7. Where to Go From Here
The most useful thing you can do this week is open the IB's published curriculum timeline and log the first-exam session date for each of your subjects. That single column tells you which syllabus guide is live for your cohort and whether any changes are already in effect or still incoming.
One non-obvious gotcha: schools register for a specific guide version when they set up the course, so two students sitting the same subject at different schools can legally be assessed against different editions in the same exam session. Contact your IB coordinator this week to confirm which guide version your school is registered for, then download the matching specimen papers directly from the IB's official store at store.ibo.org.

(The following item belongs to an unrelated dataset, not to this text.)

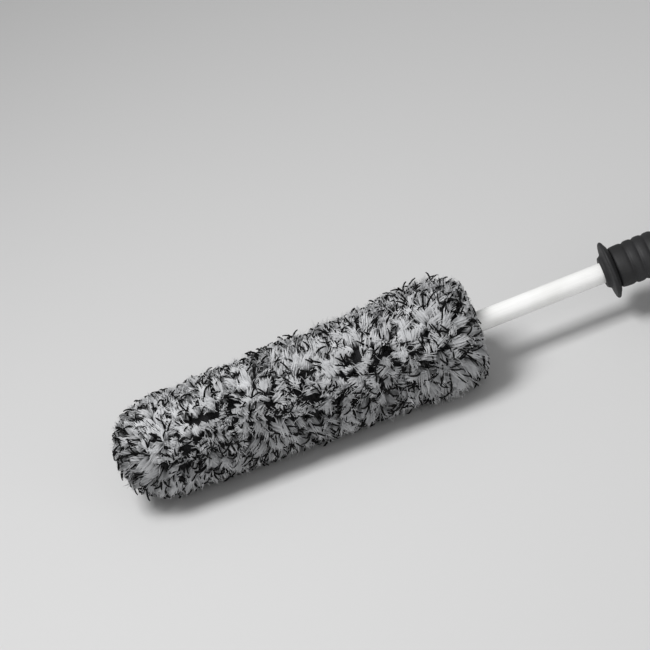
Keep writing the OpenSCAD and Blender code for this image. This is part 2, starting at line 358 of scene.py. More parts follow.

For broader context, see our guides on IB subject options and IB Diploma requirements.
FAQ
How do IB subject changes work?
The IB revises each subject on a rolling seven-year cycle, publishing a new subject guide with a specified 'first teaching' year and a 'first exam' year roughly two years later.
Can I change IB subjects after my first exam?
Subject changes after the first exam session of the Diploma are generally not permitted; any switch must be agreed with your IB coordinator before the school's internal registration deadline.
Are IB syllabus changes the same as A-level syllabus changes?
No - IB subject changes follow the IBO's own review cycle and are independent of Ofqual-regulated A-level specification changes managed by UK exam boards such as AQA, OCR, or Edexcel.
Where can I find the official IB subject guide for my course?
The authoritative source is the IB Programme Resource Centre (accessible to registered IB World Schools); individual subject guides are also linked from the public-facing IB website subject pages.
What happens to a subject I am studying if it is discontinued?
The IB publishes a final examination session for any discontinued subject, so students already enrolled can complete their assessment; after that date the subject cannot count toward Diploma requirements.